As it turned out having only Tobi was great because he can really move and was great help. We were at the bridge site before 1:00 and had installed 24 holes drilled and anchors bonded in by 4:15.
The trip up to the hut was shockingly reasonable. There was a lot of snow but someone and their dog (Mitch and Kayla the Wonder Dog according to the hut log) had waded through deep, wet snow and it had frozen up leaving good steps at the bottom of each post hole. We didn’t even need headlamps.
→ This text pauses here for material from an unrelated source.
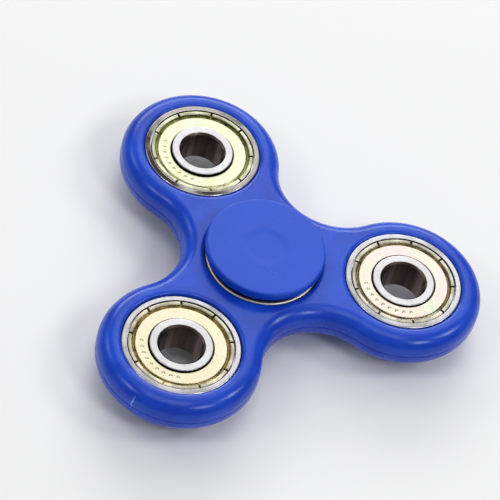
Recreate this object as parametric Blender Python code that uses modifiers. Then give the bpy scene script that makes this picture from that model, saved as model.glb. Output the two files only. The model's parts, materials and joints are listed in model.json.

It snowed a fair bit overnight and some more in the morning as we were heading down to the bridge but stopped and then the sun came out, in sharp contrast to the forecast which had raid rain all day in Pemberton. I felt guilty that I’d scared keen people off, but without having it crystal ball it was the right thing to do at the time.
We mixed up the cement and made the footings without too much of a song and dance despite the pail breaking. The melting snow was a threat to the setting cement so we made a dam of dry cement around each footing. The footings were hard when we left. It’s not clear if the dams are going to be more or less permanent or if they’re going to fall apart, but the important stuff set properly.
Once the anchors were in place the supports connected with only a bit of reaming and prying. We left Barr Creek at about 1:30 and made it to the van by 4:40 which was before dark. This happened because Tobi really booked it and I felt obliged to force my sorry ass to keep up.
Awesome summary! Thanks for all the hard work Jeff and co.
Wow, what a major effort this bridge has been. Nice job!